This artist created an AI chatbot to talk to her younger self
'I feel like I was reaching into the past in some sort of time portal,' says Michelle Huang
Would your eight-year-old self be proud of you?
It's a question that plagued Michelle Huang. Since she couldn't go back in time to ask her real self, she decided to try the next best thing: create an AI chatbot based off of years of her childhood journal entries.
Once the program was ready, Michelle named herself Present Michelle, and the chatbot Young Michelle and typed out her first message: "How are you?"
"And then right before pressing submit, I was just like, 'Oh, man, I have no idea what's gonna happen,'" Huang told Tapestry.
When Young Michelle replied almost immediately, Huang felt she was "reaching into the past in some sort of time portal through my computer."
Huang, a creative technologist and multimedia artist, says many of her projects meet at the intersection of art, technology and mental wellness.
"I created the chatbot because I wanted to further my inner-child work, as well as push the frontiers of whether or not AI can be used for my own mental health," she said.
Inner-child work is a therapeutic practice that involves "reconnecting" with the younger self that may hold trauma or, in Huang's case, a sense of wonder that she lost in adulthood.
Huang said she selected journal entries that felt closest to the essence of who she is and fed the text into an artificial intelligence model called GPT-3.
"So ones that were focused on values, kind of like my emotional world, my inner thoughts, my insecurities, my dreams — and the AI was able to construct a persona that would have responded in the same way that my younger self would."
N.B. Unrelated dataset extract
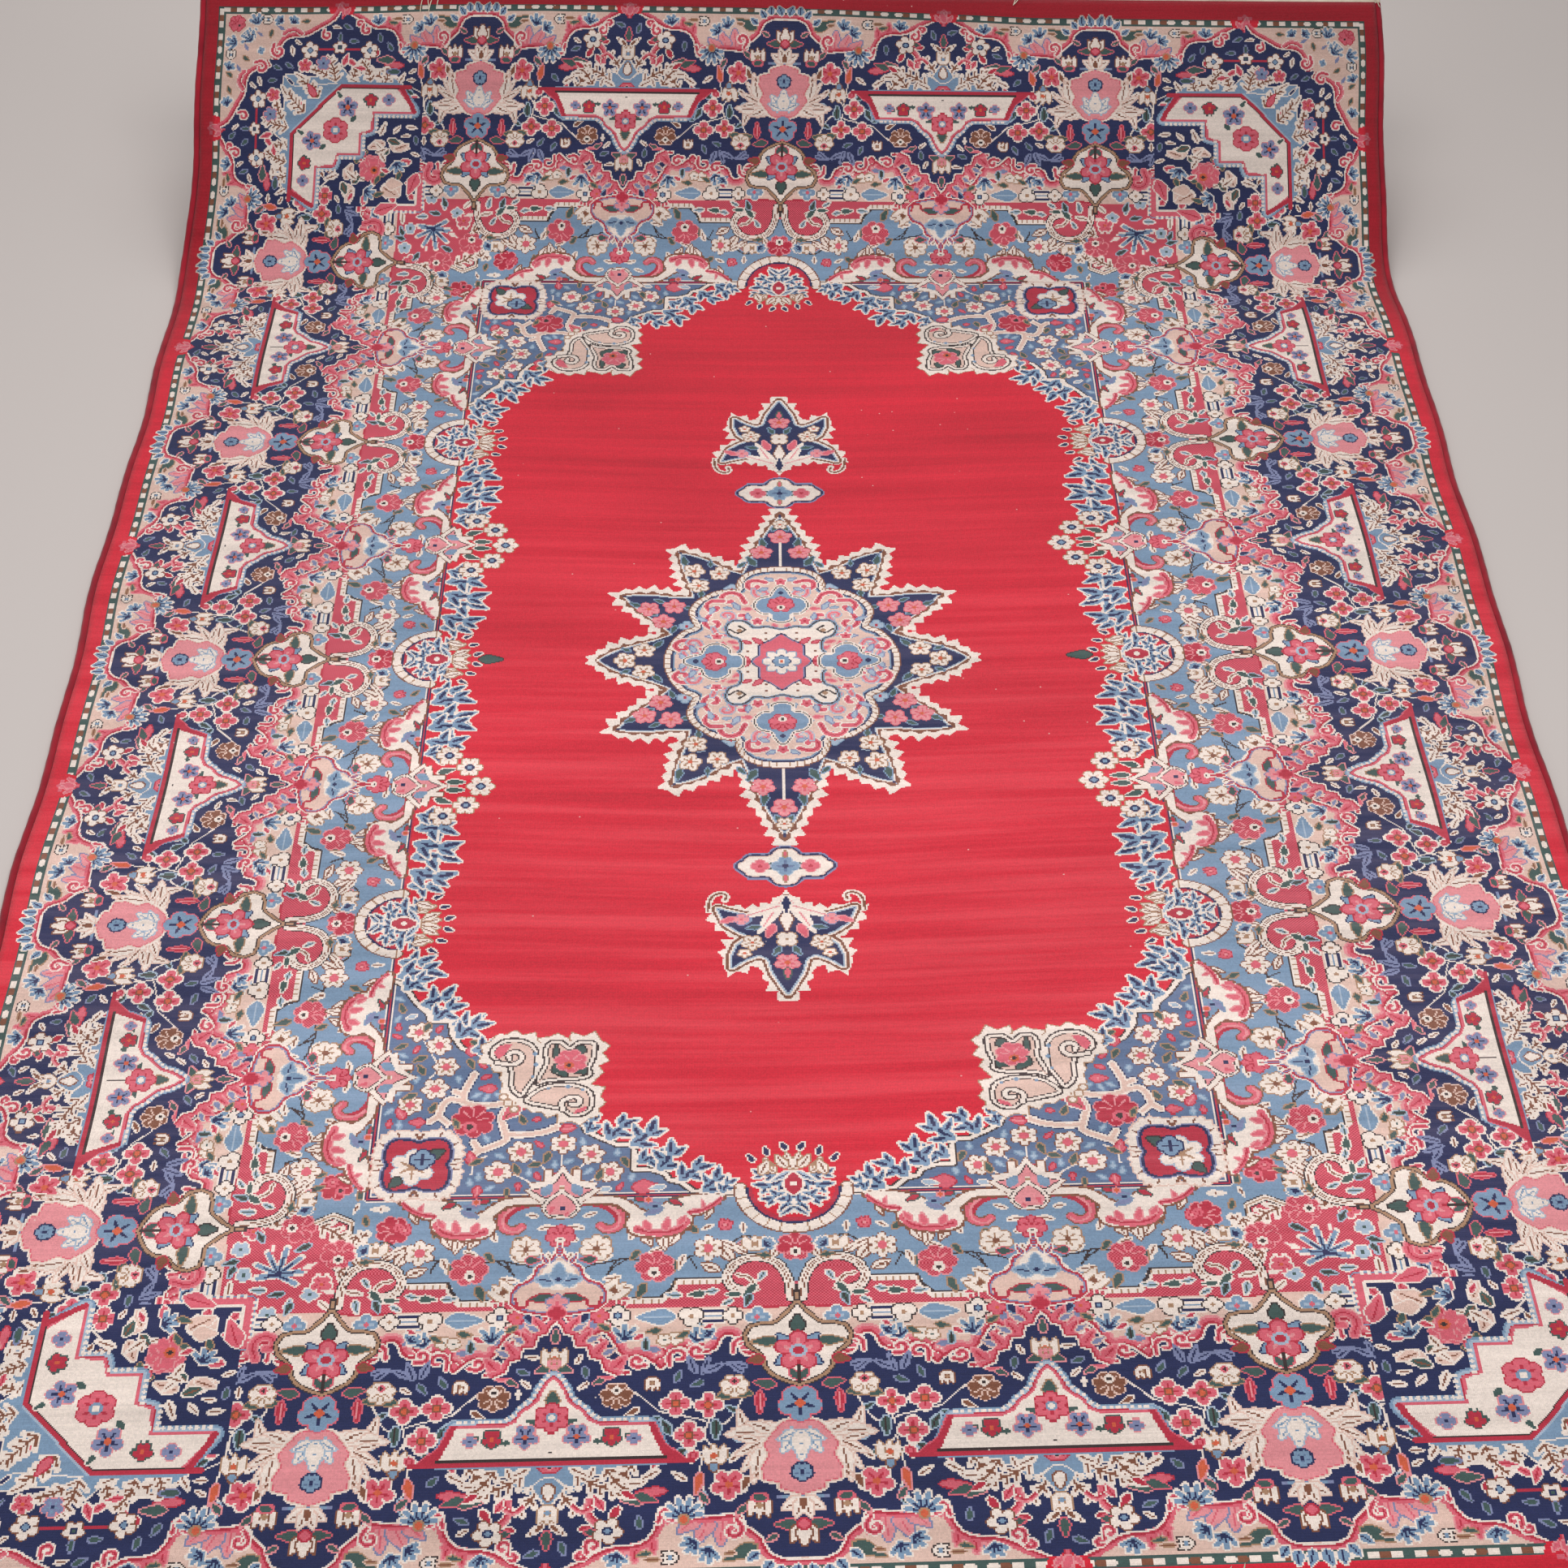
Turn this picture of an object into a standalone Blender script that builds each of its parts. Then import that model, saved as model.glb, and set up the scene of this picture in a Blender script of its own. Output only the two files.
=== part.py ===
"""A hand-knotted rug that lies on a floor, with its far end lifted onto a slope.

Metres, +Z up. +Y runs along the rug, from the near end to the lifted far end.
The pieces are the knotted cloth, an overcast cord along each side, and at each
end a flat-woven web whose warp ends stand out of it as a fringe.

A place on the cloth is given flat, by its distance across from the middle line
and along from the middle, and then laid on the floor, the bend and the slope.
"""
import math

import bmesh
import bpy

# The knotted cloth, measured flat
LEFT_WIDTH = 1.046
RIGHT_WIDTH = 1.017
HALF_LENGTH = 1.543
CLOTH_THICKNESS = 0.009
SEAM_GAP = 0.0003

# Woven by hand, it is a little out of square: the middle line drifts sideways
# along the length, and the end lines rake across the width
DRIFT = 0.026
RAKE = 0.015

# How far each side wanders in and out: amplitude, length and phase of a wave
SIDE_WAVES = (
    (0.0030, 0.66, 0.4),
    (0.0018, 0.29, 1.9),
)

# Where the cloth leaves the floor, and the bend and slope that it then follows
BEND_START = 0.924
BEND_SKEW = 0.030
BEND_RADIUS = 0.268
SLOPE = math.radians(35.0)

# Overcast side cords
CORD_WIDTH = 0.011
CORD_HEIGHT = 0.0085
CORD_SIDES = 8

# End webs and fringe
WEB_WIDTH = 0.010
WEB_THICKNESS = 0.0034
LOCK_COUNT = 120
LOCK_SHARE = 0.48
LOCK_TIP_SHARE = 0.7
LOCK_LENGTH = 0.070
LOCK_LENGTH_SPREAD = 0.006
FLOOR_SWAY = 0.0045
HANGING_SWAY = 0.0020
FLOOR_STEPS = 3
TURN_STEPS = 3
TURN_RADIUS = 0.012
TURN_ANGLE = math.radians(120.0)

# Spacing of the rows that the cloth and the cords are built from
FLAT_STEP = 0.058
BEND_STEP = 0.018
CLOTH_COLUMNS = 12

# Finish of each piece: red, green, blue, roughness
WOOL_RED = (0.42, 0.022, 0.045, 0.92)
OVERCAST_RED = (0.33, 0.016, 0.030, 0.90)
WARP_COTTON = (0.72, 0.66, 0.55, 0.88)


def clear_scene():
    """Remove whatever the scene holds."""
    for item in list(bpy.data.objects):
        bpy.data.objects.remove(item, do_unlink=True)


def laid(across, along, height):
    """Place a point of the flat cloth on the floor, the bend or the slope."""
    side = across + DRIFT * along
    ahead = along + RAKE * across
    start = BEND_START + BEND_SKEW * side
    beyond = max(ahead - start, 0.0)
    arc = min(beyond, BEND_RADIUS * SLOPE)
    angle = arc / BEND_RADIUS
    straight = beyond - arc
    y = min(ahead, start) + BEND_RADIUS * math.sin(angle) + straight * math.cos(SLOPE)
    z = BEND_RADIUS * (1.0 - math.cos(angle)) + straight * math.sin(SLOPE)
    return (side, y - height * math.sin(angle), z + height * math.cos(angle))


def wander(along, phase_sign):
    """Return how far a side strays outward at a distance along the rug."""
    return sum(
        size * math.sin(2.0 * math.pi * along / length + phase_sign * phase)
        for size, length, phase in SIDE_WAVES
    )


def left_edge(along):
    return -LEFT_WIDTH - wander(along, -1.0)


def right_edge(along):
    return RIGHT_WIDTH + wander(along, 1.0)


def evenly(first, last, step):
    """Return distances from first up to, but without, last."""
    count = max(1, round((last - first) / step))
    return [first + (last - first) * index / count for index in range(count)]


def row_places():
    """Return the rows along the rug, closer together around the bend."""
    spread = BEND_SKEW * LEFT_WIDTH + RAKE * LEFT_WIDTH
    bend_first = BEND_START - spread
    bend_last = BEND_START + BEND_RADIUS * SLOPE + spread
    rows = evenly(-HALF_LENGTH, bend_first, FLAT_STEP)
    rows += evenly(bend_first, bend_last, BEND_STEP)
    rows += evenly(bend_last, HALF_LENGTH, FLAT_STEP)
    return rows + [HALF_LENGTH]


def closed_body(name, points, faces):
    """Make an object from one closed mesh, with its faces turned outward."""
    mesh = bpy.data.meshes.new(name)
    mesh.from_pydata(points, [], faces)
    shell = bmesh.new()
    shell.from_mesh(mesh)
    bmesh.ops.recalc_face_normals(shell, faces=shell.faces)
    shell.to_mesh(mesh)
    shell.free()
    body = bpy.data.objects.new(name, mesh)
    bpy.context.scene.collection.objects.link(body)
    return body


def loft(name, rings, cap):
    """Join equal rings of points into one closed body, with the given end cap faces."""
    size = len(rings[0])
    points = [point for ring in rings for point in ring]
    faces = []
    for row in range(len(rings) - 1):
        for index in range(size):
            following = (index + 1) % size
            near, far = row * size, (row + 1) * size
            faces.append((near + index, near + following, far + following, far + index))
    last = (len(rings) - 1) * size
    faces += [tuple(index for index in face) for face in cap]
    faces += [tuple(last + index for index in face) for face in cap]
    return closed_body(name, points, faces)


def knotted_cloth():
    """The knotted slab: warps, wefts and pile as one sheet of real thickness."""
    rings = []
    for along in row_places():
        left, right = left_edge(along), right_edge(along)
        shares = [column / CLOTH_COLUMNS for column in range(CLOTH_COLUMNS + 1)]
        places = [left + (right - left) * share for share in shares]
        under = [laid(across, along, 0.0) for across in places]
        over = [laid(across, along, CLOTH_THICKNESS) for across in reversed(places)]
        rings.append(under + over)
    size = len(rings[0])
    cap = [(i, i + 1, size - 2 - i, size - 1 - i) for i in range(CLOTH_COLUMNS)]
    return loft("rug_cloth", rings, cap)


def side_cord(name, edge, outward):
    """One overcast cord beside the cloth, flat underneath where it meets the floor."""
    corner = math.pi / CORD_SIDES
    rings = []
    for along in row_places():
        middle = edge(along) + outward * (SEAM_GAP + CORD_WIDTH / 2.0)
        ring = []
        for side in range(CORD_SIDES):
            angle = (2 * side + 1) * corner
            across = middle + CORD_WIDTH / 2.0 * math.cos(angle) / math.cos(corner)
            height = CORD_HEIGHT / 2.0 * (1.0 + math.sin(angle) / math.cos(corner))
            ring.append(laid(across, along, max(height, 0.0)))
        rings.append(ring)
    return loft(name, rings, [tuple(range(CORD_SIDES))])


def floor_lock(length):
    """Return the lower and upper edge of a lock that lies level on the floor.

    Each entry is the way out from the web and the height, for the lower edge and
    then for the upper one.
    """
    steps = []
    for index in range(1, FLOOR_STEPS + 1):
        share = index / FLOOR_STEPS
        reach = length * share
        top = WEB_THICKNESS * (1.0 - (1.0 - LOCK_TIP_SHARE) * share)
        steps.append(((reach, 0.0), (reach, top)))
    return steps


def hanging_lock(length):
    """Return the edges of a lock that leaves the slope's end, turns over and hangs."""
    outer = TURN_RADIUS + WEB_THICKNESS
    steps = []
    for index in range(1, TURN_STEPS + 1):
        angle = TURN_ANGLE * index / TURN_STEPS
        sine, cosine = math.sin(angle), math.cos(angle)
        low = (TURN_RADIUS * sine, TURN_RADIUS * (cosine - 1.0))
        high = (outer * sine, outer * cosine - TURN_RADIUS)
        steps.append((low, high))
    drop = length - TURN_RADIUS * TURN_ANGLE
    forward, down = drop * math.cos(TURN_ANGLE), -drop * math.sin(TURN_ANGLE)
    low, high = steps[-1]
    steps.append(((low[0] + forward, low[1] + down), (high[0] + forward, high[1] + down)))
    return steps


def fringed_web(name, outward, lock_shape, sway):
    """One flat-woven end web with its locks of warp ends, as a single body."""
    inner = outward * (HALF_LENGTH + SEAM_GAP)
    outer = outward * (HALF_LENGTH + WEB_WIDTH)
    cord = SEAM_GAP + CORD_WIDTH
    first = left_edge(outward * HALF_LENGTH) - cord
    last = right_edge(outward * HALF_LENGTH) + cord
    pitch = (last - first) / LOCK_COUNT
    spare = pitch * (1.0 - LOCK_SHARE) / 2.0
    columns = [first]
    for lock in range(LOCK_COUNT):
        columns += [first + lock * pitch + spare, first + (lock + 1) * pitch - spare]
    columns.append(last)

    points, faces = [], []
    for across in columns:
        points += [
            laid(across, inner, 0.0),
            laid(across, inner, WEB_THICKNESS),
            laid(across, outer, WEB_THICKNESS),
            laid(across, outer, 0.0),
        ]
    for cell in range(len(columns) - 1):
        a, b = 4 * cell, 4 * cell + 4
        faces += [(a, a + 1, b + 1, b), (a + 1, a + 2, b + 2, b + 1), (a + 3, a, b, b + 3)]
        holds_lock = cell % 2 == 1
        if not holds_lock:
            faces.append((a + 2, a + 3, b + 3, b + 2))
    last_column = 4 * (len(columns) - 1)
    faces += [(0, 1, 2, 3), tuple(last_column + index for index in range(4))]

    for lock in range(LOCK_COUNT):
        middle = first + (lock + 0.5) * pitch
        half = pitch * LOCK_SHARE / 2.0
        length = LOCK_LENGTH + LOCK_LENGTH_SPREAD * math.sin(2.3 * lock)
        drift = sway * (math.sin(0.37 * lock) + 0.4 * math.sin(1.7 * lock))
        left_root, right_root = 4 * (2 * lock + 1), 4 * (2 * lock + 2)
        ring = (left_root + 3, right_root + 3, right_root + 2, left_root + 2)
        shape = lock_shape(length)
        for step, (low, high) in enumerate(shape, start=1):
            share = step / len(shape)
            centre = middle + drift * share * share
            reach = half * (1.0 - (1.0 - LOCK_TIP_SHARE) * share)
            count = len(points)
            points += [
                laid(centre - reach, outer + outward * low[0], low[1]),
                laid(centre + reach, outer + outward * low[0], low[1]),
                laid(centre + reach, outer + outward * high[0], high[1]),
                laid(centre - reach, outer + outward * high[0], high[1]),
            ]
            following = tuple(range(count, count + 4))
            for side in range(4):
                other = (side + 1) % 4
                faces.append((ring[side], ring[other], following[other], following[side]))
            ring = following
        faces.append(ring)
    return closed_body(name, points, faces)


def finish_piece(piece, finish):
    """Give a piece its own plain material."""
    red, green, blue, roughness = finish
    material = bpy.data.materials.new(piece.name + "_yarn")
    material.use_nodes = True
    shader = material.node_tree.nodes["Principled BSDF"]
    shader.inputs["Base Color"].default_value = (red, green, blue, 1.0)
    shader.inputs["Roughness"].default_value = roughness
    shader.inputs["Metallic"].default_value = 0.0
    piece.data.materials.append(material)


def stand_on_origin(pieces):
    """Move the rug so that the middle of its box stands on the origin."""
    spots = [vertex.co for piece in pieces for vertex in piece.data.vertices]
    middle = [(min(s[axis] for s in spots) + max(s[axis] for s in spots)) / 2 for axis in (0, 1)]
    base = bpy.data.objects.new("rug_base", None)
    bpy.context.scene.collection.objects.link(base)
    base.location = (-middle[0], -middle[1], 0.0)
    for piece in pieces:
        piece.parent = base


def main():
    clear_scene()
    cloth = knotted_cloth()
    cords = [
        side_cord("cord_left", left_edge, -1.0),
        side_cord("cord_right", right_edge, 1.0),
    ]
    fringes = [
        fringed_web("fringe_near", -1.0, floor_lock, FLOOR_SWAY),
        fringed_web("fringe_far", 1.0, hanging_lock, HANGING_SWAY),
    ]
    finish_piece(cloth, WOOL_RED)
    for cord in cords:
        finish_piece(cord, OVERCAST_RED)
    for fringe in fringes:
        finish_piece(fringe, WARP_COTTON)
    stand_on_origin([cloth, *cords, *fringes])


main()
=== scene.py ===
"""The looks of a hand-knotted rug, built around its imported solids.

Metres, +Z up. The rug lies flat and its far end is lifted onto a slope. Its
pattern is a chart of knots that this script draws from named motifs on one
quarter of the rug and mirrors. Each face of the pile holds the yarns of its
knots as whole numbers, and the wool's shader reads them back.
"""

import logging
import math
from dataclasses import dataclass, field, replace
from enum import Enum, IntEnum
from typing import Dict, Iterator, List, Optional, Sequence, Tuple, Union

import bpy
import numpy as np
from mathutils import Matrix, Vector


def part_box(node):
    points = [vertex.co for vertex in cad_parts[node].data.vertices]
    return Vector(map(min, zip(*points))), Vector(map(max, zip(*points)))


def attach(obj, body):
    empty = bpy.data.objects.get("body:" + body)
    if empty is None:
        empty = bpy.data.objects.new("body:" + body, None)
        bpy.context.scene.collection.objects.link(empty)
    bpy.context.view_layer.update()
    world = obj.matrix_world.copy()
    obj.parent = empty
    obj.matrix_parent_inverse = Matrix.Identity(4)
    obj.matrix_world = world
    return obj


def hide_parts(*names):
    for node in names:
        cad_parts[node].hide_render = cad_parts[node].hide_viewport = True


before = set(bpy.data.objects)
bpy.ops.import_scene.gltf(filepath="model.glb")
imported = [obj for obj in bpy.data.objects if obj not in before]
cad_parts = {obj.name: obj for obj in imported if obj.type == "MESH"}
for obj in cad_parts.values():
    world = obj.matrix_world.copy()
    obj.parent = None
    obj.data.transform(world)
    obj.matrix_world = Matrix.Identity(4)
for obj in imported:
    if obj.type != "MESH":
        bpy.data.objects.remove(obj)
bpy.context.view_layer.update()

LOG = logging.getLogger("rug")


class Yarn(IntEnum):
    """The dyed wools that the rug is knotted from."""

    RED = 0
    NAVY = 1
    SKY = 2
    DENIM = 3
    PALE = 4
    IVORY = 5
    BEIGE = 6
    ROSE = 7
    PINK = 8
    CRIMSON = 9
    GREEN = 10
    BROWN = 11
    TAN = 12
    LAVENDER = 13
    ORANGE = 14
    DARK = 15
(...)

The most emotionally moving part of the experience for Huang was when she asked the chatbot to write a letter to her present-day self.
"When she wrote me the letter, it was really kind and understanding," she said.
"I was really, I think, moved, and part of me wasn't surprised because I think I knew that my inner child and my eight-year-old, 10-year-old self, she had a lot of love for other people. And being able to receive that love in such a visceral form — even though it was representative of a chatbot — was so healing."
The entire experience left Huang feeling "inspired" about the potential uses for AI for mental health.
"It's kind of the same feeling you get when you finish a therapy session that was really productive and allowed you to see a part of yourself that maybe wasn't clear before."